Vendors have until the end of July to respond.

For this RFI, the DoE says it is interested in the deployment of one or more supercomputers that can solve scientific problems five to 10 times faster than current state-of-the-art systems "or solve more complex problems, such as those with more physics or requirements for higher fidelity."

The current state of the art is perhaps best represented by the Frontier exascale systeminstalled in the Oak Ridge National Laboratory, which was declared operational at the end of May and clocked at 1.102 Linpack exaFLOPS of compute power, but which is expected to hit a peak theoretical performance in excess of 2 exaFLOPS in future.

In line with this, the DoE states that its rough estimate – based upon trends covering the past 20 years – includes traditional HPC systems at the 10-20 exaFLOPS level or beyond in the 2025+ time frame, and 100+ exaFLOPS and beyond in the 2030+ time frame, which it expects to be delivered "through hardware and software acceleration mechanisms."

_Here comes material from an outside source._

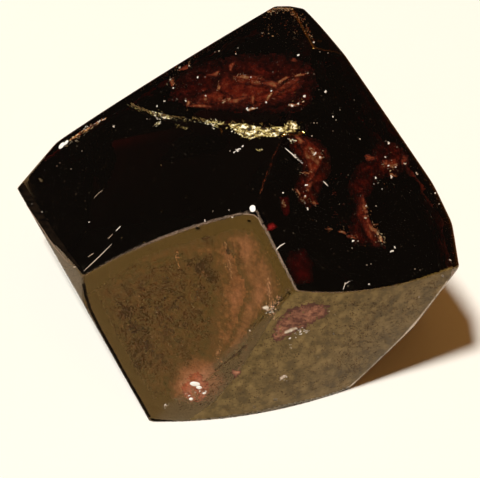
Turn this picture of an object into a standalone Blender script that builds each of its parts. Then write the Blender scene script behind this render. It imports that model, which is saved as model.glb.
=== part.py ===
"""Garnet crystal: one loose, polished crystal of dark red garnet.

The stone is a single natural piece.  Its surface is a closed set of ground and
polished facets, some flat and some slightly domed, that meet in softly worn
edges.  Each facet is described the way a stone cutter would note it: the
compass direction and the tilt it faces, how far it stands from the middle of
the stone, and the crown of its dome.

Lengths below are in millimetres, angles in degrees.  An azimuth of 0 faces +X
and 90 faces +Y (the back); an elevation of 90 faces straight up.
"""

import math

import bmesh
import bpy
import numpy as np

MM = 0.001

# ---------------------------------------------------------------- dimensions
MIDDLE_HEIGHT = 10.0   # the stone's middle, above the face that it rests on
EDGE_WEAR = 0.08       # how far polishing has softened the edges
REST_FLATNESS = 0.004  # points this close to the resting face lie in it

# name: (azimuth, elevation, reach from the middle)
FACETS = {
    # the five large faces at the front and on top
    "upper_left":      (-142.0, 41.0, 5.60),
    "upper_right":     (-77.5, 40.5, 7.90),
    "lower_left":      (-116.5, 20.5, 6.15),
    "lower_right":     (-78.5, -4.0, 8.50),
    "left_sliver":     (-146.5, 13.0, 8.85),
    # the left side
    "left_under":      (-153.5, -14.5, 10.80),
    "left_tip":        (144.0, 26.5, 10.15),
    "back_left":       (118.5, 28.5, 7.80),
    # the right side, with two small cuts that round off its widest corner
    "back_right":      (34.0, 17.0, 8.60),
    "right_corner_a":  (25.0, 13.5, 9.70),
    "right_corner_b":  (13.0, 2.5, 11.05),
    "right_under_a":   (-22.5, -20.0, 12.85),
    "right_under_b":   (-32.0, -27.0, 12.85),
    # the small cuts around the peak
    "peak_front":      (-37.5, 72.0, 12.25),
    "peak_right":      (38.0, 22.0, 9.40),
    "peak_back":       (81.0, 30.5, 9.70),
    # the back and the faces under it
    "back":            (97.0, 6.0, 9.60),
    "under_right":     (52.0, -30.0, 10.60),
    "under_left":      (136.0, -34.0, 11.80),
    "under_back":      (95.0, -48.0, 11.60),
    # the flat face that the stone rests on
    "rest":            (0.0, -90.0, MIDDLE_HEIGHT),
}

# Domed facets.  name: (crown across, crown up, crown height, half width, lean)
# The crown is measured on the facet from the foot of its reach.  The facet is
# highest there and back at its stated reach one half width away.  A lean makes
# it a barrel whose axis leans that far from upright; None makes it a dome.
CROWNS = {
    "upper_left":   (-1.9, -0.5, 0.29, 6.4, -54.0),
    "upper_right":  (4.4, 0.2, 0.11, 7.5, None),
    "lower_left":   (0.8, -3.6, 0.13, 8.0, None),
    "lower_right":  (2.8, -3.5, 0.60, 4.9, 30.5),
    "back":         (0.0, 0.0, 0.12, 6.0, None),
    "under_left":   (0.0, 0.0, 0.10, 6.0, None),
    "under_right":  (0.0, 0.0, 0.12, 6.0, None),
}

# mesh fineness
BASE_DETAIL = 4        # first even net of points over the stone
EDGE_PASSES = 4        # times the net is made finer along the edges
TURN_LIMIT = 16.0      # a net line over which the surface turns more is cut


def unit(azimuth, elevation):
    a, e = math.radians(azimuth), math.radians(elevation)
    return np.array([math.cos(e) * math.cos(a), math.cos(e) * math.sin(a), math.sin(e)])


def tangents(normal):
    """The level line in a facet, pointing to the facet's right, and the line up its slope."""
    if abs(normal[2]) > 0.999:
        return np.array([1.0, 0.0, 0.0]), np.array([0.0, 1.0, 0.0])
    level = np.cross([0.0, 0.0, 1.0], normal)
    level /= np.linalg.norm(level)
    return level, np.cross(normal, level)


class Facet:
    """A plane, or a shallow dome or barrel on it, in millimetres from the stone's middle."""

    def __init__(self, azimuth, elevation, reach, crown=None):
        self.normal = unit(azimuth, elevation)
        self.reach = reach
        level, slope = tangents(self.normal)
        self.across, self.along = level, slope
        self.crown = self.normal * reach
        self.height = self.bend_across = self.bend_along = 0.0
        if crown:
            right, up, height, half, lean = crown
            self.crown = self.crown + level * right + slope * up
            self.height = height
            self.bend_across = self.bend_along = height / half ** 2
            if lean is not None:
                t = math.radians(lean)
                self.along = level * math.sin(t) + slope * math.cos(t)
                self.across = np.cross(self.along, self.normal)
                self.bend_along = 0.0

    def stand(self, points):
        """How far points stand outside the facet."""
        q = points - self.crown
        return (
            points @ self.normal - self.reach - self.height
            + self.bend_across * (q @ self.across) ** 2
            + self.bend_along * (q @ self.along) ** 2
        )

    def lean_out(self, points):
        """The facet's slope at points."""
        q = points - self.crown
        return (
            self.normal
            + 2 * self.bend_across * (q @ self.across)[:, None] * self.across
            + 2 * self.bend_along * (q @ self.along)[:, None] * self.along
        )


STONE = [Facet(*FACETS[name], CROWNS.get(name)) for name in FACETS]


def outside(points):
    """Positive outside the stone.  The facets are blended, so that their edges are worn round."""
    stands = np.stack([facet.stand(points) for facet in STONE], axis=1)
    top = stands.max(axis=1, keepdims=True)
    return top[:, 0] + EDGE_WEAR * np.log(np.exp((stands - top) / EDGE_WEAR).sum(axis=1))


def normals(points):
    stands = np.stack([facet.stand(points) for facet in STONE], axis=1)
    share = np.exp((stands - stands.max(axis=1, keepdims=True)) / EDGE_WEAR)
    share /= share.sum(axis=1, keepdims=True)
    slopes = np.stack([facet.lean_out(points) for facet in STONE], axis=1)
    result = (share[:, :, None] * slopes).sum(axis=1)
    return result / np.linalg.norm(result, axis=1, keepdims=True)


def surface(directions):
    """Where lines from the stone's middle leave it."""
    near = np.zeros(len(directions))
    far = np.full(len(directions), 30.0)
    for _ in range(44):
        half = (near + far) / 2
        inside = outside(directions * half[:, None]) < 0
        near = np.where(inside, half, near)
        far = np.where(inside, far, half)
    points = directions * near[:, None]
    flat = points[:, 2] < REST_FLATNESS - MIDDLE_HEIGHT
    points[flat, 2] = -MIDDLE_HEIGHT
    return points


def directions_of(bm):
    points = np.array([v.co[:] for v in bm.verts])
    return points / np.linalg.norm(points, axis=1, keepdims=True)


def build_net():
    """An even net of points on a ball, cut finer where the stone's surface turns quickly."""
    bm = bmesh.new()
    bmesh.ops.create_icosphere(bm, subdivisions=BASE_DETAIL, radius=1.0)
    for _ in range(EDGE_PASSES):
        bm.verts.ensure_lookup_table()
        bm.verts.index_update()
        points = surface(directions_of(bm))
        facing = normals(points)
        limit = math.cos(math.radians(TURN_LIMIT))
        cut = []
        for edge in bm.edges:
            a, b = edge.verts[0].index, edge.verts[1].index
            if float(facing[a] @ facing[b]) < limit:
                cut.append(edge)
        bmesh.ops.subdivide_edges(bm, edges=cut, cuts=1)
        bmesh.ops.triangulate(bm, faces=[f for f in bm.faces if len(f.verts) > 3])
    return bm


def garnet_material():
    material = bpy.data.materials.new("garnet_dark_red")
    material.use_nodes = True
    shader = material.node_tree.nodes["Principled BSDF"]
    shader.inputs["Base Color"].default_value = (0.085, 0.012, 0.010, 1.0)
    shader.inputs["Roughness"].default_value = 0.06
    shader.inputs["Metallic"].default_value = 0.0
    shader.inputs["IOR"].default_value = 1.78
    material.diffuse_color = (0.16, 0.03, 0.03, 1.0)
    return material


def main():
    for old in list(bpy.data.objects):
        bpy.data.objects.remove(old, do_unlink=True)

    bm = build_net()
    points = surface(directions_of(bm))
    # The origin is under the middle of the stone's outline, on the resting face.
    low, high = points.min(axis=0), points.max(axis=0)
    points -= np.array([(low[0] + high[0]) / 2, (low[1] + high[1]) / 2, -MIDDLE_HEIGHT])
    bm.verts.ensure_lookup_table()
    for vert, point in zip(bm.verts, points):
        vert.co = point * MM
    bmesh.ops.recalc_face_normals(bm, faces=bm.faces)

    mesh = bpy.data.meshes.new("garnet_crystal")
    bm.to_mesh(mesh)
    bm.free()
    mesh.shade_smooth()
    stone = bpy.data.objects.new("garnet_crystal", mesh)
    stone.data.materials.append(garnet_material())
    bpy.context.scene.collection.objects.link(stone)


main()
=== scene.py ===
"""The looks of one polished garnet crystal: dark red see-through stone with veils, flecks and a rusty crack."""

import math

import bmesh
import bpy
import numpy as np
from mathutils import Matrix, Vector, noise

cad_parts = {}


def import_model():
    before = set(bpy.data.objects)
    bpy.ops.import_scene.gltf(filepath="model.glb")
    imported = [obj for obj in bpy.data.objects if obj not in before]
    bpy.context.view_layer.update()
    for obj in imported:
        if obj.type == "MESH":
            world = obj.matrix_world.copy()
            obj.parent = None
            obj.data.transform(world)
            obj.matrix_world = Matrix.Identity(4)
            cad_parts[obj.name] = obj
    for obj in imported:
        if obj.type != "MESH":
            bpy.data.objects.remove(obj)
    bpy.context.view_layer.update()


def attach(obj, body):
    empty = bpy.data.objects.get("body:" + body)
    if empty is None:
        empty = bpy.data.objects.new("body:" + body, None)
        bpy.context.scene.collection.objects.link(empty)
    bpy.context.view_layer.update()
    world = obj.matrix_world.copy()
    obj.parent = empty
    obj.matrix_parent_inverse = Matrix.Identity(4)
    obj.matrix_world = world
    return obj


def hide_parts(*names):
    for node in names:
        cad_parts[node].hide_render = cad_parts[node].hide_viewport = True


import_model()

MM = 0.001

# ------------------------------------------------------------------ the stone
# The same facets as the solid, in millimetres and degrees from the stone's middle.
MIDDLE_HEIGHT = 10.0
EDGE_WEAR = 0.03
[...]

Any such supercomputer will be expected to operate within a power envelope of 20-60MW, according to the DoE. For comparison, the Frontier system already consumes about 20MW, and can apparently hit a peak of over 30MW.

Systems should also be "sufficiently resilient" to hardware and software failures to minimize requirements for user intervention.

Interestingly, the DoE says that it is seeking to move away from "monolithic acquisitions" towards a model that would allow more rapid upgrade cycles of deployed systems to enable faster innovation on hardware and software.